What the exercise asks
Every line in the data below from the one containing "in imported if" down to the one containing "bpy.data.objects.remove(obj)", both included, must be retyped exactly; no other line is to appear.

Task data

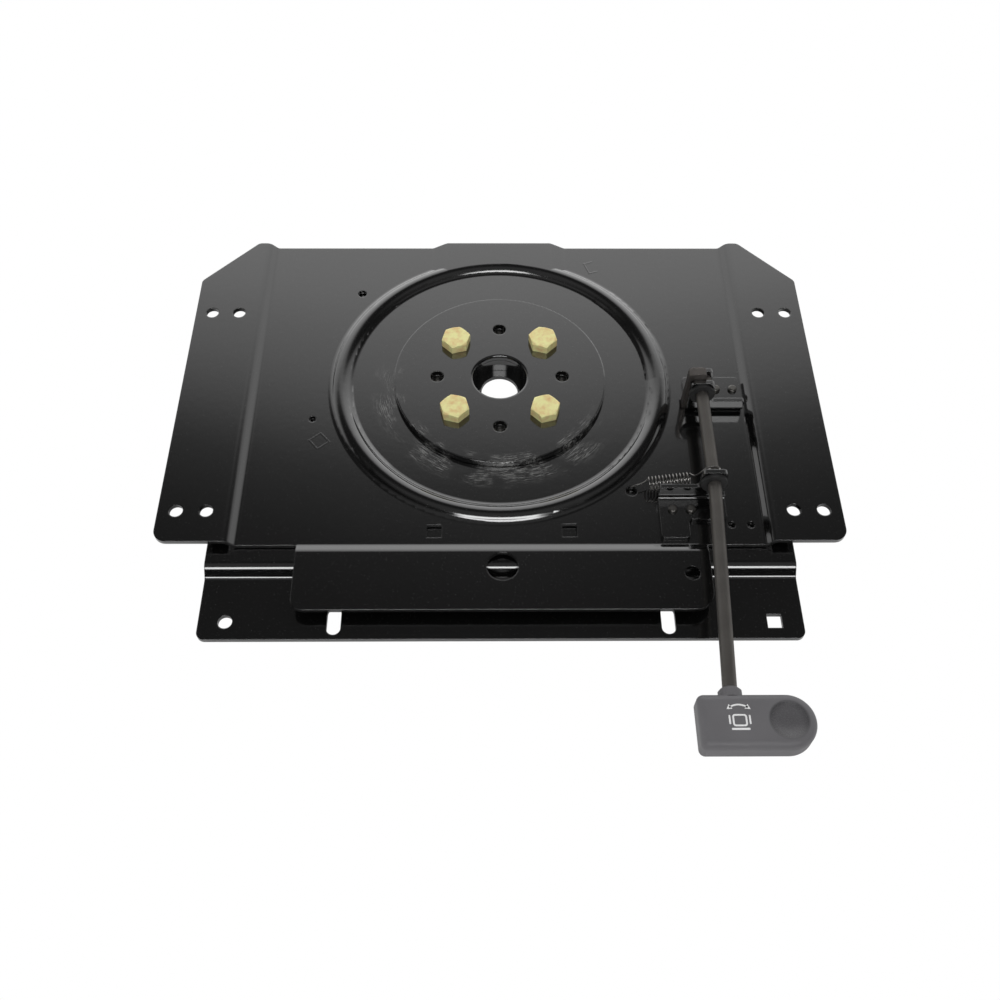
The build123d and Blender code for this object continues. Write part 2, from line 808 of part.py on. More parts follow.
def retaining_clip():
    """Open clip in the rod's groove, with its mouth upwards."""
    inner = rod_radius - clip_groove_depth
    ring = Circle(clip_radius) - Circle(inner)
    mouth = Pos(0, clip_radius) * Rectangle(clip_mouth, 2 * clip_radius)
    lobes = ring - mouth
    for side in (-1, 1):
        reach = (inner + clip_radius) / 2
        lobes = lobes - Pos(side * reach, -clip_lobe_drop) * Circle(clip_lobe_radius)
    return face_in_xz(Pos(lever_axis_x, lever_axis_z) * lobes, clip_front_y, clip_front_y + clip_thickness)


def rod_line():
    """Centre line of the rod, from its back end to inside the handle."""
    turn = math.radians(rod_bend_angle)
    run = handle_back_y - rod_tail_in_handle - rod_bend_y
    end = (lever_axis_x + run * math.tan(turn), rod_bend_y + run, lever_axis_z)
    bend = (lever_axis_x, rod_bend_y, lever_axis_z)
    return FilletPolyline((lever_axis_x, rod_back_y, lever_axis_z), bend, end, radius=rod_bend_radius)


def rod_centre_x(y):
    """X of the rod's centre line in its bent front part."""
    return lever_axis_x + (y - rod_bend_y) * math.tan(math.radians(rod_bend_angle))


def lever_rod():
    """Round rod from the rear ears to the handle."""
    line = rod_line()
    section = Plane(origin=line @ 0, z_dir=line % 0) * Circle(rod_radius)
    rod = sweep(section, path=line)
    groove = rod_hole(clip_front_y, clip_front_y + clip_thickness, 2 * rod_radius)
    groove = groove - rod_hole(washer_front_y, clip_front_y + 2, rod_radius - clip_groove_depth)
    return rod - groove


def pawl_outline():
    """Outline of the locking pawl about the lever axis, drawn in X and Z."""
    tip = main_top + pawl_tip_clearance - lever_axis_z
    head = polygon([
        (-pawl_head_left, 0), (pawl_head_right, 0), (pawl_head_right, pawl_head_height),
        (-pawl_head_left, pawl_head_height)])
    head = round_corners(head, [
        (-pawl_head_left, pawl_head_height, pawl_head_round_left),
        (pawl_head_right, pawl_head_height, pawl_head_round_right)])
    finger = polygon([
        (-pawl_head_left, pawl_root), pawl_shoulder, (-pawl_finger_right, pawl_throat_z),
        (-pawl_finger_right, tip), (-pawl_finger_left, tip)])
    finger = round_corners(finger, [(-pawl_finger_right, pawl_throat_z, pawl_throat_radius)])
    return head + finger + Circle(pawl_hub_radius)


def locking_pawl():
    """Pawl on the rod, whose finger drops through both plates to lock."""
    shape = Pos(lever_axis_x, lever_axis_z) * (pawl_outline() - Circle(rod_radius))
    return face_in_xz(shape, pawl_front_y, pawl_back_y)


def pawl_slot(z0, z1):
    """Opening of the upper plate for the pawl's finger."""
    left = lever_axis_x - pawl_finger_left - slot_side_gap
    reach = (lever_axis_z - upper_top) * math.sin(math.radians(pawl_lock_angle))
    right = lever_axis_x - pawl_finger_right + reach + slot_end_gap
    return box_between(left, right, pawl_front_y - slot_side_gap, pawl_back_y + slot_side_gap, z0, z1)


def lock_notch():
    """Opening of the lower plate that the pawl's finger swings down into."""
    turn = math.radians(pawl_lock_angle)
    drop = lever_axis_z - main_top - pawl_tip_clearance
    left = lever_axis_x - pawl_finger_left
    right = lever_axis_x - pawl_finger_right * math.cos(turn) + drop * math.sin(turn)
    return box_between(left - notch_play, right + notch_end_gap,
                       pawl_front_y - notch_play, pawl_back_y + notch_play, main_bottom - 1, main_top + 1)


def lever_handle():
    """Moulded handle with a round right end and a thumb dimple."""
    front = handle_back_y - handle_depth
    half = handle_depth / 2
    centre_y = handle_back_y - half
    end_x = handle_right_x - half
    bottom = lever_axis_z - handle_thickness / 2
    top = lever_axis_z + handle_thickness / 2
    outline = polygon([
        (handle_left_x, front), (handle_right_x, front),
        (handle_right_x, handle_back_y), (handle_left_x, handle_back_y)])
    outline = round_corners(outline, [
        (handle_left_x, front, handle_corner_radius), (handle_left_x, handle_back_y, handle_corner_radius),
        (handle_right_x, front, half - 0.05), (handle_right_x, handle_back_y, half - 0.05)])
    body = prism(outline, bottom, top)
    body = fillet(body.edges().group_by(Axis.Z)[0], handle_bottom_round)
    body = fillet(body.edges().group_by(Axis.Z)[-1], handle_top_round)
    sphere = (dimple_radius ** 2 + dimple_depth ** 2) / (2 * dimple_depth)
    body = body - Pos(end_x, centre_y, top + sphere - dimple_depth) * Sphere(sphere)
    socket = along_y(rod_centre_x(handle_back_y), lever_axis_z, handle_back_y - 1,
                     handle_back_y + handle_socket_length, handle_socket_radius)
    rim = socket.edges().filter_by(GeomType.CIRCLE).sort_by(Axis.Y)[-1]
    socket = chamfer(rim, handle_socket_chamfer)
    return (body + socket) - lever_rod()


def spring_point(point):
    """Place of the return spring above the upper plate."""
    return Vector(point[0], point[1], upper_top + point[2])


def return_spring():
    """Extension spring from the plate to the rod."""
    start = spring_point(spring_start)
    end = spring_point(spring_end)
    run = end - start
    lift = Plane(origin=start, x_dir=(0, 1, 0), z_dir=run)
    helix = Helix(run.length / spring_turns, run.length, spring_radius)
    wire = sweep(Plane(origin=helix @ 0, z_dir=helix % 0) * RegularPolygon(spring_wire_radius, 6),
                 path=helix, is_frenet=True)
    coil = lift * wire
    first = lift.from_local_coords(helix @ 0)
    last = lift.from_local_coords(helix @ 1)
    hook = end_wire([
        first, Vector(start.X - 3.0, start.Y + 1.5, start.Z - 1.0),
        Vector(spring_hole_xy[0] + 1.0, start.Y, upper_top + 3.5),
        Vector(spring_hole_xy[0] - 1.0, start.Y, upper_top - 0.5)])
    over = rod_radius + spring_wire_radius + 0.25
    arm = end_wire([
        last, Vector(end.X + 2.5, end.Y + 1.0, end.Z + 2.0),
        Vector(lever_axis_x - over * 0.75, end.Y, lever_axis_z + over * 0.66),
        Vector(lever_axis_x, end.Y, lever_axis_z + over),
        Vector(lever_axis_x + over * 0.75, end.Y, lever_axis_z + over * 0.66),
        Vector(lever_axis_x + over, end.Y, lever_axis_z - 0.6)])
    return coil + hook + arm


def end_wire(points):
    """Bent end of the spring's wire."""
    line = Spline(*points)
    return sweep(Plane(origin=line @ 0, z_dir=line % 0) * RegularPolygon(spring_wire_radius, 6), path=line)


def build():
    """All pieces by node name."""
    return {
        "lower_plate": lower_plate(),
        "hub_ring": hub_ring(),
        "hub_screws": hub_screws(),
        "retaining_disc": retaining_disc(),
        "disc_bolts": disc_bolts(),
        "slip_ring": slip_ring(),
        "ball_cage": ball_cage(),
        "bearing_balls": balls(),
        "upper_plate": upper_plate(),
        "front_bracket": front_bracket(),
        "front_rivets": bracket_rivets(0),
        "front_bush": front_bush(),
        "thrust_washer": thrust_washer(),
        "retaining_clip": retaining_clip(),
        "rear_bracket": rear_bracket(),
        "rear_rivets": bracket_rivets(1),
        "rear_bushes": rear_bushes(),
        "lever_rod": lever_rod(),
        "locking_pawl": locking_pawl(),
        "lever_handle": lever_handle(),
        "return_spring": return_spring(),
    }


os.makedirs("parts", exist_ok=True)
for node, shape in build().items():
    export_step(shape, f"parts/{node}.step")
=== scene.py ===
import math
import bmesh
import bpy
from mathutils import Matrix, Vector


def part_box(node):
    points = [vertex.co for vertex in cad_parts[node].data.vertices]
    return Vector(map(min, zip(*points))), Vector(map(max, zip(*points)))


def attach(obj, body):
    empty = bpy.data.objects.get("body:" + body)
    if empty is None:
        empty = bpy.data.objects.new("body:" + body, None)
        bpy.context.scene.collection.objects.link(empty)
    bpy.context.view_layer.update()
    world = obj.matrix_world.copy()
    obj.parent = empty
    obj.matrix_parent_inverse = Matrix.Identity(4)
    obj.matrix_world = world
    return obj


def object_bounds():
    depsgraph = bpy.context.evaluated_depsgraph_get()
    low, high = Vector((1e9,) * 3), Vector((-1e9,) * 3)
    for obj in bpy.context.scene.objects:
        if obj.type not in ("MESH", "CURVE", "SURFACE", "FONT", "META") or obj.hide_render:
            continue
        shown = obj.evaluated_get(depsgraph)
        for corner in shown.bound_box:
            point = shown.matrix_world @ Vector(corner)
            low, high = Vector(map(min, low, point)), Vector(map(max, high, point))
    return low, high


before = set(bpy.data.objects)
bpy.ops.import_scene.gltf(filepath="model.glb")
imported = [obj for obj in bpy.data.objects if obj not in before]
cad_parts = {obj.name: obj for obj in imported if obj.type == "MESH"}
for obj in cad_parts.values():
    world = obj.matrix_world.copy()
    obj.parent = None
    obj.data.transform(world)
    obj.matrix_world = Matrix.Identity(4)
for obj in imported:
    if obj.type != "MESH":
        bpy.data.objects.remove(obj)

bl_info = {
    "name": "Swivel seat base",
    "version": (1, 0, 0),
    "blender": (4, 5, 0),
    "location": "View3D > Sidebar > Swivel base",
    "description": "Finishes and small details of a swivel seat base",
    "category": "Object",
}

CAD_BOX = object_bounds()
HANDLE_LOW, HANDLE_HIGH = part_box("lever_handle")
HANDLE_TOP = HANDLE_HIGH[2]
DISC_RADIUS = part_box("retaining_disc")[1][0]
# Inner and outer radius of the rub marks on the disc and on the plate
DISC_RUB = (DISC_RADIUS - 0.006, DISC_RADIUS + 0.004)
PLATE_RUB = (DISC_RADIUS - 0.001, DISC_RADIUS + 0.013)
# Middle in x and y, turn, half width, and how far left the mark runs
PRESS_MARKS = (
    (-0.1157, -0.0494, math.radians(40), 0.0045, -0.02),
    (0.0677, 0.1054, math.radians(20), 0.0050, -0.001),
)
HANDLE_HALF_DEPTH = 0.01525
DIMPLE_RADIUS = 0.0105
DIMPLE_MIDDLE = (HANDLE_HIGH[0] - HANDLE_HALF_DEPTH, HANDLE_LOW[1] + HANDLE_HALF_DEPTH)


class Value:
    """One output of a shader node, with arithmetic."""

    def __init__(self, paint, socket):
        self.paint = paint
        self.socket = socket

    def math(self, operation, *others, clamp=False):
        sources = [self, *others]
        return self.paint.node("ShaderNodeMath", {"operation": operation, "use_clamp": clamp},
                               {index: source for index, source in enumerate(sources)})

    def flipped(self, operation, other):
        return self.paint.node("ShaderNodeMath", {"operation": operation}, {0: other, 1: self})

    def __add__(self, other):
        return self.math("ADD", other)

    def __radd__(self, other):
        return self.math("ADD", other)

    def __sub__(self, other):
        return self.math("SUBTRACT", other)

    def __rsub__(self, other):
        return self.flipped("SUBTRACT", other)

    def __mul__(self, other):
        return self.math("MULTIPLY", other)

    def __rmul__(self, other):
        return self.math("MULTIPLY", other)

    def __truediv__(self, other):
        return self.math("DIVIDE", other)

    def __pow__(self, other):
        return self.math("POWER", other)

    def above(self, edge, soft):
        """0 below the edge and 1 above it, over a soft step."""
        return ((self - edge) / soft + 0.5).math("ADD", 0.0, clamp=True)

    def largest(self, other):
        return self.math("MAXIMUM", other)


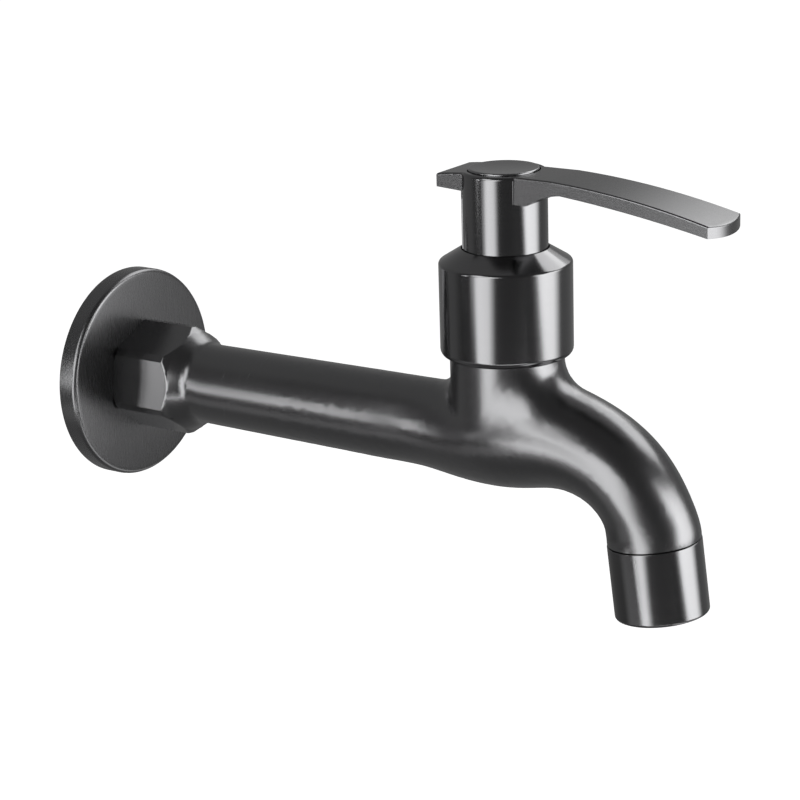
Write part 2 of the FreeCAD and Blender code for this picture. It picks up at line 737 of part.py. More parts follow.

Solution to this task
cad_parts = {obj.name: obj for obj in imported if obj.type == "MESH"}
for obj in cad_parts.values():
    world = obj.matrix_world.copy()
    obj.parent = None
    obj.data.transform(world)
    obj.matrix_world = Matrix.Identity(4)
for obj in imported:
    if obj.type != "MESH":
        bpy.data.objects.remove(obj)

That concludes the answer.